Außerdem soll es ab 2023 eine neue "Zero-Waste-Fachstelle" geben. Das Team soll aus fünf bis sieben Mitarbeitern aus verschiedenen Referaten bestehen, die sich darum kümmern, dass die Maßnahmen umgesetzt werden. 1,8 Millionen Euro sind notwendig, um das Müllkonzept umzusetzen. Oberbürgermeister Dieter Reiter hält dieses Geld für gut angelegt, sagt er.

Schließlich habe auch er beobachtet, wie sich während Corona die Pizzaschachteln in seiner Wohnanlage stapelten. Auch, dass in seinem Rathaus noch immer "Millionen an E-Mails" und "stapelweise Sitzungsunterlagen" ausgedruckt werden, stört den Oberbürgermeister. "Wir dürfen nicht nur blöd den Zeigefinger heben, wir müssen uns auch selber an der Nase packen", so Reiter. Und so soll auch in der Verwaltung bis 2035 die Hälfte des Mülls eingespart werden.

Grüne-Post: Was ist mit: Elektroschrott?

Julia Post, die sich bei den Grünen um das Thema Abfallvermeidung kümmert, vermisst in dem 200 Seiten langen Konzept trotzdem einen Punkt: Elektroschrott.

Sie würde sich wünschen, dass die Stadt beim Kauf neuer Computer und Smartphones auf mehr Nachhaltigkeit achtet. Außerdem würde sie sich mehr Sammelstellen für Elektro-Müll wünschen, zum Beispiel in den Stadtbibliotheken.

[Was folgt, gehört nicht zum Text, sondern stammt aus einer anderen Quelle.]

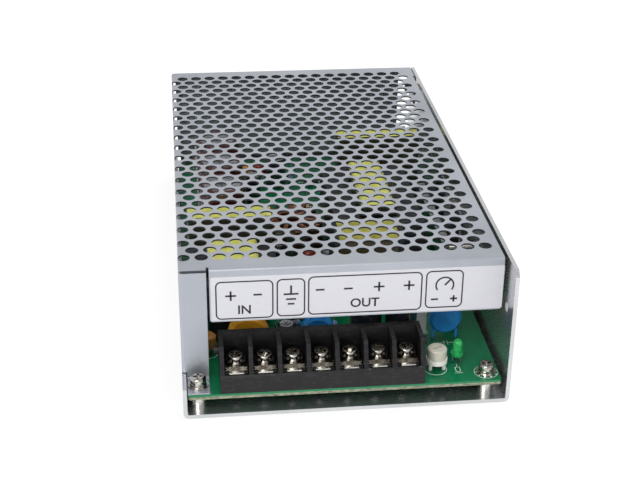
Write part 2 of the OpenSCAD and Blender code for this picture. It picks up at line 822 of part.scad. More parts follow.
module trimmer_knob() {
    low = board_top + trimmer_foot + trimmer_plate + fit_gap;
    r = trimmer_radius;
    h = trimmer_knob_height;
    color([0.80, 0.80, 0.74]) translate([trimmer_x, trimmer_y, low]) difference() {
        rotate_extrude() polygon([
            [trimmer_pin_radius + fit_gap, 0], [r, 0], [r, h - 0.3], [r - 0.3, h], [0, h],
            [0, h - 0.7], [trimmer_pin_radius + fit_gap, h - 0.7]]);
        rotate(25) translate([-trimmer_slot[0] / 2, -trimmer_slot[1] / 2, h - trimmer_slot[2]])
            cube([trimmer_slot[0], trimmer_slot[1], trimmer_slot[2] + cut]);
    }
}

module led_lens() {
    color([0.15, 0.66, 0.35]) translate([led_x, led_y, board_top + led_lift]) rotate([led_lean, 0, 0])
        rotate_extrude() polygon(concat(
            [[0, 0], [led_radius + led_flange[0], 0], [led_radius + led_flange[0], led_flange[1]],
             [led_radius, led_flange[1]]],
            [for (a = [0:15:90]) [led_radius * cos(a), led_straight + led_radius * sin(a)]]));
}

module led_leads() {
    color(nickel) leads(led_pins, board_top + led_lift - 0.35, 0.25);
}

// A lacquered disc on two coated leads, standing on edge along X
module disc_part(x, y, radius, thickness, places) {
    middle = board_top + disc_lift + radius;
    flat = thickness / 2 - disc_edge;
    translate([x, y, middle]) rotate([90, 0, 0]) rotate(20) rotate_extrude() polygon([
        [0, -thickness / 2], [radius - disc_edge, -thickness / 2], [radius, -flat], [radius, flat],
        [radius - disc_edge, thickness / 2], [0, thickness / 2]]);
    leads(places, board_top + disc_coat_foot + 0.3);
    for (p = places)
        translate([p[0], p[1], board_top + disc_coat_foot])
            cylinder(r = disc_coat_radius, h = disc_lift + 0.4 * radius - disc_coat_foot);
}

module left_disc_capacitor() {
    color(disc_blue) disc_part(left_disc_x, left_disc_y, left_disc_radius, disc_thickness, left_disc_pins);
}

module right_disc_capacitor() {
    color(disc_blue) disc_part(right_disc_x, disc_y, right_disc_radius, disc_thickness, right_disc_pins);
}

module surge_varistor() {
    color([0.78, 0.55, 0.12])
        disc_part(varistor_x, varistor_y, varistor_radius, disc_thickness + 0.6, varistor_pins);
}

// ---- Capacitors, fuse and circuit ----

module box_capacitor(size, x, y, places) {
    translate([x, y, board_top]) rounded_box(size, 0.6);
    leads(places, board_top + cut / 2);
}

module grey_film_capacitor() {
    color([0.75, 0.75, 0.74]) box_capacitor(grey_film_size, grey_film_x, grey_film_y, grey_film_pins);
}

module input_film_capacitor() {
    color(tape_yellow) box_capacitor(input_film_size, input_film_x, input_film_y, input_film_pins);
}

module output_film_capacitor() {
    color(tape_yellow) box_capacitor(output_film_size, output_film_x, output_film_y, output_film_pins);
}

// Can of an electrolytic capacitor: crimp groove near its foot and a shallow dished top
module capacitor_can(radius, height) {
    rotate_extrude() polygon([
        [0, 0], [radius - 0.6, 0], [radius, 0.6], [radius, 2.2], [radius - 0.6, 2.9], [radius, 3.6],
        [radius, height - 0.7], [radius - 0.7, height], [radius - 1.6, height], [radius - 1.9, height - 0.3],
        [0, height - 0.3]]);
}

// Shrunk sleeve, turned in over the can's shoulder
module capacitor_sleeve(radius, height) {
    gap = fit_gap;
    t = sleeve_thickness;
    rotate_extrude() polygon([
        [radius + gap, 0.8], [radius + gap + t, 0.8], [radius + gap + t, height - 0.7],
        [radius - 0.7 + gap + t, height + gap + t], [radius - 1.5, height + gap + t],
        [radius - 1.5, height + gap], [radius - 0.7 + gap, height + gap], [radius + gap, height - 0.7]]);
}

module bulk_capacitor(i) {
    color(bright_aluminium) {
        translate([bulk_x, bulk_y[i - 1], board_top]) capacitor_can(bulk_radius, bulk_height);
        leads(pair_x(bulk_x, bulk_y[i - 1], 3.75), board_top + cut / 2);
    }
}

module bulk_sleeve(i) {
    color([0.30, 0.12, 0.12])
        translate([bulk_x, bulk_y[i - 1], board_top]) capacitor_sleeve(bulk_radius, bulk_height);
}

module output_capacitor(i) {
    color(moulded_black) {
        translate([output_can_x[i - 1], output_can_y, board_top])
            capacitor_can(output_can_radius, output_can_height);
        leads(pair_x(output_can_x[i - 1], output_can_y, 2.5), board_top + cut / 2);
    }
}

module fuse() {
    edge = 0.8;
    low = board_top + fuse_lift;
    color([0.60, 0.42, 0.16]) {
        translate([fuse_x, fuse_y, low]) rotate_extrude() polygon([
            [0, 0], [fuse_radius, 0], [fuse_radius, fuse_height - edge], [fuse_radius - edge, fuse_height],
            [0, fuse_height]]);
        leads(fuse_pins, low + cut / 2);
    }
}

module control_ic() {
    size = control_ic_size;
    lift = 0.5;
    color(moulded_black) {
        translate([control_ic_x, control_ic_y, board_top + lift]) difference() {
            translate([-size[0] / 2, -size[1] / 2, 0]) cube(size);
            translate([0, size[1] / 2, size[2] - 0.4]) cylinder(r = 1, h = 1);
        }
        leads(ic_pins, board_top + lift + 1.6, 0.25);
        for (i = [0:7])
            translate([control_ic_x - ic_row / 2, ic_pins[i][1] - 0.4, board_top + lift + 1.3])
                cube([ic_row, 0.8, 0.3]);
    }
}

// ---- Wound parts ----

// Two E cores glued leg to leg, lying flat with their legs along Y
module e_core(centre, size, leg, yoke, hub, axis) {
    translate([centre[0], centre[1], board_top + axis - size[2] / 2]) linear_extrude(size[2]) {
        difference() {
            square([size[0], size[1]], center = true);
            square([size[0] - 2 * leg, size[1] - 2 * yoke], center = true);
        }
        square([hub, size[1] - 2 * yoke + cut], center = true);
    }
}

// Coil former: a square tube on the hub, two flanges, and a pin rail under each yoke
module former(centre, size, leg, yoke, hub, axis, count) {
    window = [size[0] - 2 * leg - 2 * winding_gap, size[1] - 2 * yoke - 2 * winding_gap];
    bore = [hub + 2 * former_gap, size[2] + 2 * former_gap];
    rail_start = window[1] / 2 - former_wall;
    rail_length = max(window[0], count * rail_pitch);
    translate([centre[0], centre[1], board_top + axis]) difference() {
        union() {
            cube([bore[0] + 2 * former_wall, window[1], bore[1] + 2 * former_wall], center = true);
            for (s = [-1, 1])
                translate([0, s * (window[1] - former_wall) / 2, 0])
                    cube([window[0], former_wall, size[2] + 2 * former_flange_rise], center = true);
        }
        cube([bore[0], window[1] + cut, bore[1]], center = true);
    }
    for (s = [0, 1])
        translate([centre[0], centre[1], board_top]) mirror([0, s, 0])
            translate([-rail_length / 2, rail_start, 0])
                cube([rail_length, size[1] / 2 - rail_start - rail_inset, axis - size[2] / 2 - former_gap]);
    leads(rail_pins(centre, size, yoke, count), board_top + cut / 2);
}

// Winding with its outer tape, round cornered, between the former's flanges
module former_winding(centre, size, leg, yoke, hub, axis, wound_height) {
    length = size[1] - 2 * (yoke + winding_gap + former_wall) - former_gap;
    width = size[0] - 2 * leg - 2 * winding_gap;
    around = 2 * (2 * former_gap + former_wall);
    translate([centre[0], centre[1], board_top + axis])
        along_y(-length / 2, length) difference() {
            rounded_square([width, wound_height], tape_corner);
            square([hub + around, size[2] + around], center = true);
        }
}

module input_choke_core() {
    color(ferrite_black) e_core(choke_centre, choke_core, choke_leg, choke_yoke, choke_hub, choke_axis);
}

module input_choke_bobbin() {
    color(moulded_black)
        former(choke_centre, choke_core, choke_leg, choke_yoke, choke_hub, choke_axis, choke_pin_count);
}

module input_choke_winding() {
    color(tape_yellow) former_winding(choke_centre, choke_core, choke_leg, choke_yoke, choke_hub,
        choke_axis, choke_winding_height);
}

module transformer_core() {
    color(ferrite_black) e_core(transformer_centre, transformer_core_size, transformer_leg,
        transformer_yoke, transformer_hub, transformer_axis);
}

module transformer_bobbin() {
    color(moulded_black) former(transformer_centre, transformer_core_size, transformer_leg,
        transformer_yoke, transformer_hub, transformer_axis, transformer_pin_count);
}

module transformer_winding() {
    color(tape_yellow) former_winding(transformer_centre, transformer_core_size, transformer_leg,
        transformer_yoke, transformer_hub, transformer_axis, transformer_winding_height);
}

// Output choke: a ferrite spool lying along X, standing on the edges of its flanges
module output_choke_core() {
    middle = board_top + spool_lift + spool_flange[2] / 2;
    color(ferrite_black) {
        translate([spool_centre[0], spool_centre[1], middle]) {
            along_x(-spool_length / 2, spool_length) rounded_square(spool_hub, 2);
            for (x = [-spool_length / 2, spool_length / 2 - spool_flange[0]])
                along_x(x, spool_flange[0]) rounded_square([spool_flange[1], spool_flange[2]], 4);
        }
        leads(spool_pins, board_top + spool_lift + cut);
    }
}

module output_choke_winding() {
    middle = board_top + spool_lift + spool_flange[2] / 2;
    length = spool_length - 2 * spool_flange[0] - 0.2;
    color([0.62, 0.60, 0.20]) translate([spool_centre[0], spool_centre[1], middle])
        along_x(-length / 2, length) difference() {
            rounded_square(spool_winding, 3.8);
            rounded_square([spool_hub[0] + 0.1, spool_hub[1] + 0.1], 2.05);
        }
}

module toroid_core() {
    low = board_top + toroid_wire;
    color([0.25, 0.33, 0.27]) translate([toroid_x, toroid_y, low])
        rotate_extrude() polygon([
            [toroid_inner, 0.5], [toroid_inner + 0.5, 0], [toroid_outer - 0.5, 0], [toroid_outer, 0.5],
            [toroid_outer, toroid_height - 0.5], [toroid_outer - 0.5, toroid_height],
            [toroid_inner + 0.5, toroid_height], [toroid_inner, toroid_height - 0.5]]);
}

// Each turn is a rectangular loop of wire round the ring's section
module toroid_winding() {
    gap = fit_gap;
    w = toroid_wire;
    low = board_top + toroid_wire;
    color(copper) {
        for (i = [0:toroid_turns - 1]) translate([toroid_x, toroid_y, low])
            rotate((i + 0.5) * 360 / toroid_turns) along_y(-w / 2, w) difference() {
                translate([toroid_inner - w, -w + gap])
                    square([toroid_outer - toroid_inner + 2 * w, toroid_height + 2 * w - 2 * gap]);
                translate([toroid_inner - gap, -gap])
                    square([toroid_outer - toroid_inner + 2 * gap, toroid_height + 2 * gap]);
            }
        leads(toroid_pins, board_top + toroid_wire - gap - 0.1);
    }
}

// ---- Power devices ----

// A transistor or rectifier standing against the side wall: moulded body, metal tab and three leads
module power_device(i) {
    low = board_top + device_base;
    translate([device_front, device_y[i] - device_width / 2, low]) difference() {
        union() {
            cube([device_thickness, device_width, device_body_height]);
            translate([device_thickness - device_tab_thickness, 0, device_body_height - 0.2])
                cube([device_tab_thickness, device_width, device_height - device_body_height + 0.2]);
        }
        translate([device_thickness - device_tab_thickness - cut, device_width / 2,
                   (device_height + device_body_height) / 2])
            rotate([0, 90, 0]) cylinder(r = 1.8, h = device_tab_thickness + 2 * cut);
    }
    leads([for (k = [-1:1]) [device_lead_x, device_y[i] + k * device_lead_pitch]], low + cut / 2);
}

module switch_transistor() {
    color(moulded_black) power_device(0);
}

module output_rectifier() {
    color(moulded_black) power_device(1);
}

module insulating_pad() {
    margin = 0.6;
    color([0.66, 0.64, 0.68])
        translate([inner_right - pad_thickness, device_y[0] - device_width / 2 - margin, board_top + device_base - margin])
            cube([pad_thickness, device_y[1] - device_y[0] + device_width + 2 * margin, device_height + 2 * margin]);
}

module clamp_bar() {
    first = device_y[0] - device_width / 2 - clamp_bar_overhang;
    length = device_y[1] - device_y[0] + device_width + 2 * clamp_bar_overhang;
    color(bright_aluminium) difference() {
        translate([device_front - clamp_bar_thickness, first, clamp_bar_z - clamp_bar_height / 2])
            cube([clamp_bar_thickness, length, clamp_bar_height]);
        at_clamp_screws() translate([0, 0, -clamp_screw_length - cut])
            cylinder(r = screw_radius + fit_gap, h = clamp_screw_length);
    }
}

module clamp_bar_screws() {
    color(nickel) at_clamp_screws() flat_screw(clamp_screw_length);
}

// ---- Output ----

chassis();
cover();
cover_screws();
main_board();
board_standoffs();
board_screws();
board_spring_washers();
board_flat_washers();
solder_joints();
terminal_block();
terminal_plates();
for (i = [1:terminal_count]) {
    clamp_plate(i);
    terminal_screw(i);
}
trimmer_base();
trimmer_knob();
led_lens();
led_leads();
left_disc_capacitor();
right_disc_capacitor();
surge_varistor();
grey_film_capacitor();
for (i = [1:3]) {
    bulk_capacitor(i);
    bulk_sleeve(i);
}
output_capacitor(1);  // output_capacitor_1
output_capacitor(2);  // output_capacitor_2
input_film_capacitor();
output_film_capacitor();
input_choke_core();
input_choke_bobbin();
input_choke_winding();
transformer_core();
transformer_bobbin();
transformer_winding();
output_choke_core();
output_choke_winding();
toroid_core();
toroid_winding();
switch_transistor();
output_rectifier();
insulating_pad();
clamp_bar();
clamp_bar_screws();
control_ic();
fuse();
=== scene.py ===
"""Looks of an enclosed switching power supply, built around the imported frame

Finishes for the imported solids, the label and the printing, small parts on the board, and the studio.
"""

import json
import math

import bmesh
import bpy
from mathutils import Matrix, Vector


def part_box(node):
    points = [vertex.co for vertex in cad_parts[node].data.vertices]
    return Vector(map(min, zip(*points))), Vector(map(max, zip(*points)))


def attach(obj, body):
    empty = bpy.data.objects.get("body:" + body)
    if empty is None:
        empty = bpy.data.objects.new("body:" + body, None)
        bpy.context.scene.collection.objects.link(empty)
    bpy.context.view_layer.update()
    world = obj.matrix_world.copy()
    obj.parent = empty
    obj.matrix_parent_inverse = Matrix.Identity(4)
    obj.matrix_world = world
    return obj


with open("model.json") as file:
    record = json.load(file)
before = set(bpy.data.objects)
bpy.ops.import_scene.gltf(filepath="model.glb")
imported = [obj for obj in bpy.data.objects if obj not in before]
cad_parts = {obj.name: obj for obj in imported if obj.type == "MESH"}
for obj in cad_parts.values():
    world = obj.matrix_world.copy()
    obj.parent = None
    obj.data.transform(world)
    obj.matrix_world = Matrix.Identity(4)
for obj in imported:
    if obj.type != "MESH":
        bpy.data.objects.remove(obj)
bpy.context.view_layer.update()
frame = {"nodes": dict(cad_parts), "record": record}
nodes = frame["nodes"]
MM = 0.001

# Sizes of the folded cover that its box alone doesn't give
COVER_SHEET = 0.5 * MM
COVER_DEPTH = 168.5 * MM
LIP_INSET = 8.9 * MM
LIP_DROP = 17.5 * MM

# ---------------------------------------------------------------- places taken from the frame

cover_low, cover_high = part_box("cover")
board_low, board_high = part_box("main_board")
board_top = board_high.z
lip_plane = cover_high.y - COVER_DEPTH
lip_left = cover_low.x + LIP_INSET
lip_right = cover_high.x
lip_bottom = cover_high.z - LIP_DROP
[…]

Julia Post weiß, dass jeder Münchner im Schnitt fünf Kilo Elektroschrott entsorgt. Der bundesdeutsche Schnitt ist allerdings doppelt so hoch. Zu erklären sei dies nur damit, dass zu viele Münchner die Batterie oder das alte Handy in den Restmüll werfen. Anträge will ihre Fraktion dazu bald stellen.